Talk to an expert about your planning drivers
If you can describe your drivers, you can operationalize them. We’ll help you codify levers, connect systems, and stand up a living, auditable rolling forecast—fast. Bring your ERP/EPM, CRM, HRIS, and one vexing forecast challenge. Leave with a plan.
Make planning your unfair advantage
Driver-based planning with AI isn’t another finance project—it’s the operating system for how your company navigates uncertainty. Define the levers that truly matter, let AI Workers keep the forecast alive, and focus your team on decisions, not data wrangling. Start with one business, one model, and one rolling cadence. Accuracy improves, cycles compress, cash strengthens, and confidence rises. That’s how CFOs turn planning into competitive advantage.
FAQ
What is driver-based planning in finance?

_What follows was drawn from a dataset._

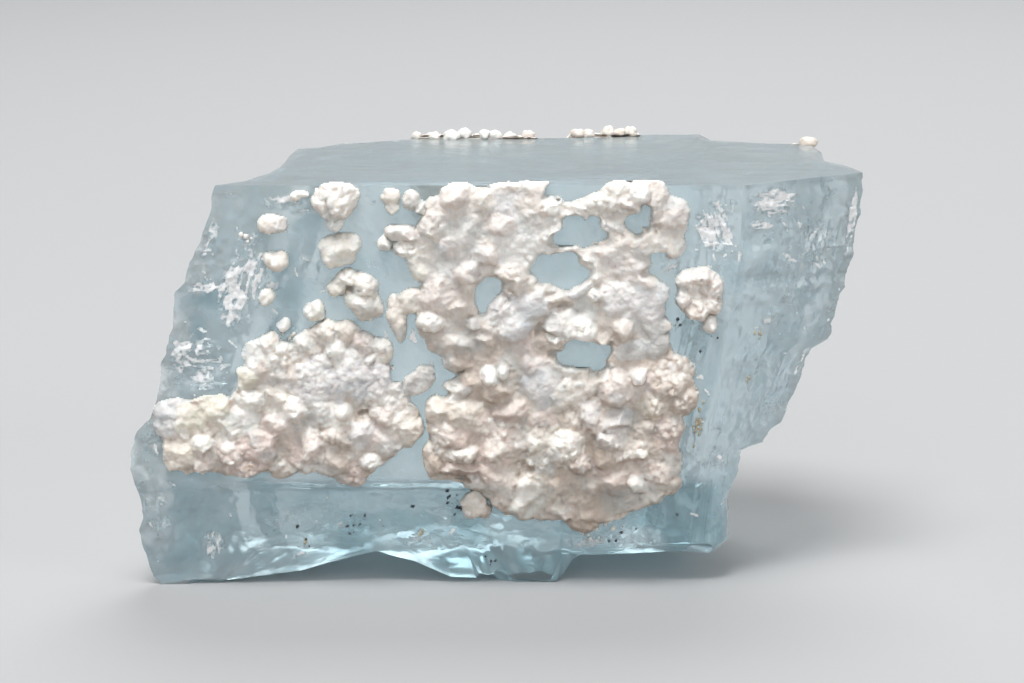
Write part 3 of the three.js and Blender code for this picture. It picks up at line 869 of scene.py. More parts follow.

Driver-based planning in finance is an approach that links operating drivers—like price, volume, conversion, pay rates, and payment terms—to financial outcomes so forecasts and scenarios reflect how the business actually behaves.
Does AI replace FP&A analysts in driver-based planning?
No, AI augments FP&A by automating data ingestion, model refresh, and variance narratives so analysts spend more time on partnering, scenario design, and decision support.
How accurate can AI-enhanced rolling forecasts be?
Accuracy varies by business, horizon, and data quality, but AI helps by learning driver elasticities, refreshing models as actuals arrive, and surfacing bias—practices that leading analysts and practitioners recommend for more reliable planning.